At the Qatar Economic Forum on Tuesday, Musk stated in an interview with Bloomberg News Editor-in-Chief John Micklethwait, "We grew quite fast on the salaried side. In a Bloomberg story, he stated that "a year from now, I anticipate our headcount will be greater" but that the current drop will be between 3% and 3.5%.

The comments brought more clarity to the situation with Tesla’s staffing, after Musk made varied internal and public statements about reductions over the past month.

3. Twitter

It didn’t take long for Twitter’s new owner Elon Musk to lay off almost half of the company’s staff after assuming the new position.

This was just a week after officially closing the acquisition process to take over the company.

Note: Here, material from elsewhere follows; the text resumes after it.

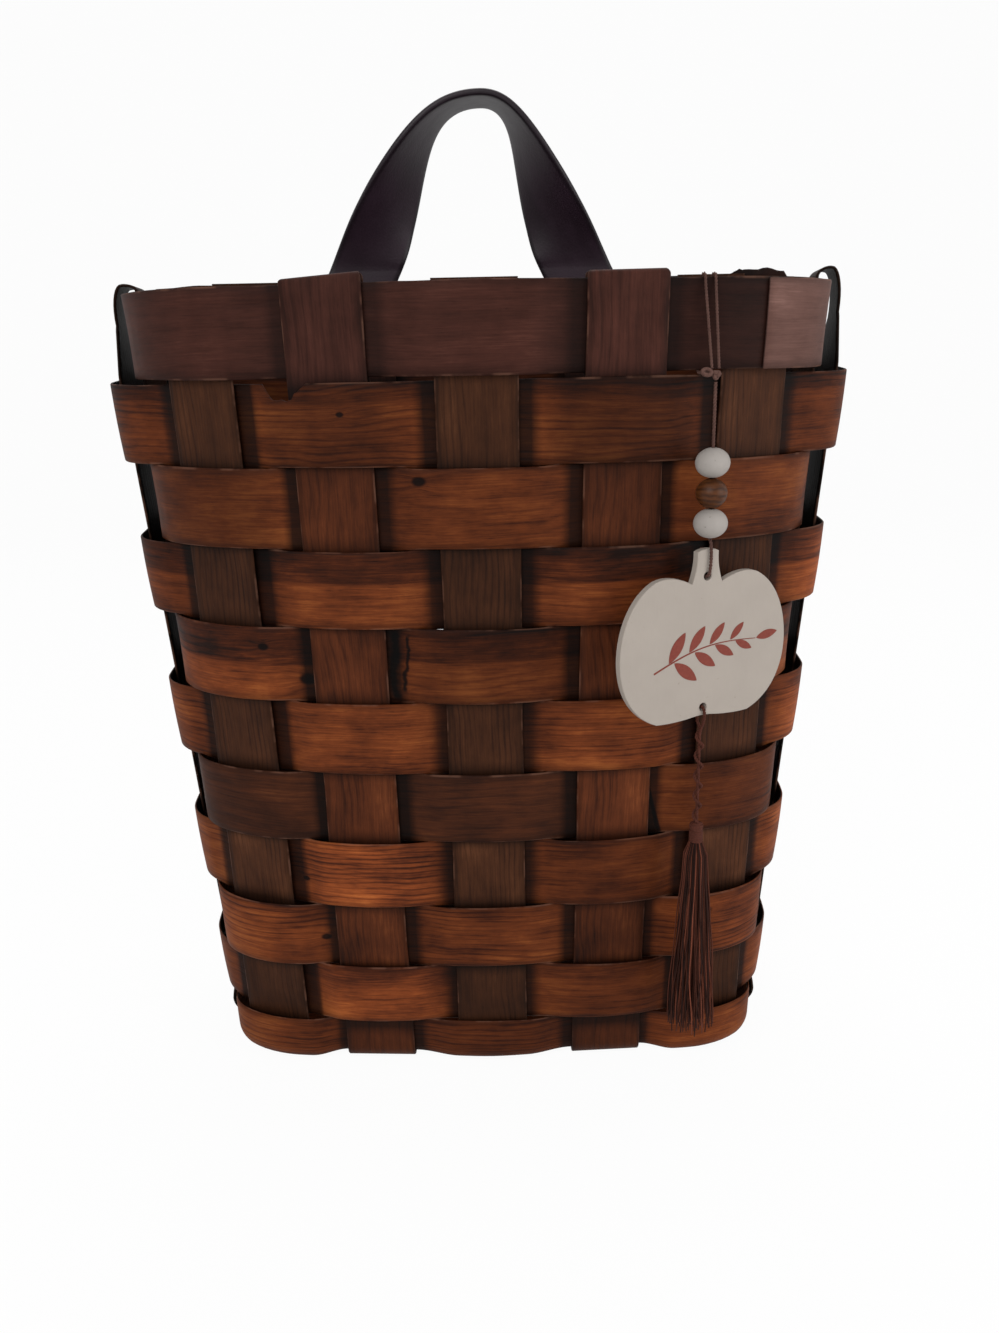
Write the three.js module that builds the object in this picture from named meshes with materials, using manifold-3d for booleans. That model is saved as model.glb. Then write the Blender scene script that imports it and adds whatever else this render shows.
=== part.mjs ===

“…The Nov. 4 layoffs only affected “15% of our Trust & Safety organization (as opposed to approximately 50% cuts company-wide), with our front-line moderation staff experiencing the least impact." Twitter's then-head of content moderation, Yoel Roth said.

The company's sole office in Africa, which is located in Accra, Ghana, was also hit by the employment layoffs. Reports state that everyone was let go except for one employee.

Even though these layoffs are the largest staff reduction Twitter has ever experienced, this is not the first time this year that the firm has tried to reduce the number of employees it has.

Following the first implementation of a hiring freeze, the corporation later decided to fire 30% of its talent acquisition team in July 2022.

4. Amazon

On Tuesday (November 15), the company notified regional authorities in California that it would lay off about 260 workers at various facilities that employ data scientists, software engineers, and other corporate workers.

Those job cuts would be effective beginning on January 17, 2023.

In addition to the layoffs verified by California's Worker Adjustment and Retraining Notification Act, or WARN, which mandates that employers give 60 days' notice if they have 75 or more full-time or part-time employees, Amazon declined to say how many additional layoffs may be planned.

More than 1.5 million employees, mostly hourly labour, are employed by Amazon worldwide.

The online retail giant, like other tech and social media giants, saw sizable profits during the COVID-19 pandemic, as homebound shoppers purchased more items online.

But revenue growth slowed as the worst of the pandemic eased and consumers relied less on e-commerce.

5. Facebook

Mark Zuckerberg, the CEO of Facebook's parent company Meta, stated on November 9 that the firm is laying off 11,000 employees, or approximately 13% of its staff, as it struggles with declining revenue and larger problems in the digital sector.

Zuckerberg said that he had decided to hire aggressively, anticipating rapid growth even after the pandemic lockdowns ended.

“Unfortunately, this did not play out the way I expected,” Zuckerberg said in a statement.

“Not only has online commerce returned to prior trends, but the macroeconomic downturn, increased competition, and ads signal loss have caused our revenue to be much lower than I’d expected.

"I got this wrong, and I take responsibility for that.”

Because more individuals stayed at home and read on their phones and laptops during the pandemic lockdown period, Meta, like other social media sites, benefited financially.

However, as the lockdowns ended and people resumed venturing outside, the growth of revenue slowed.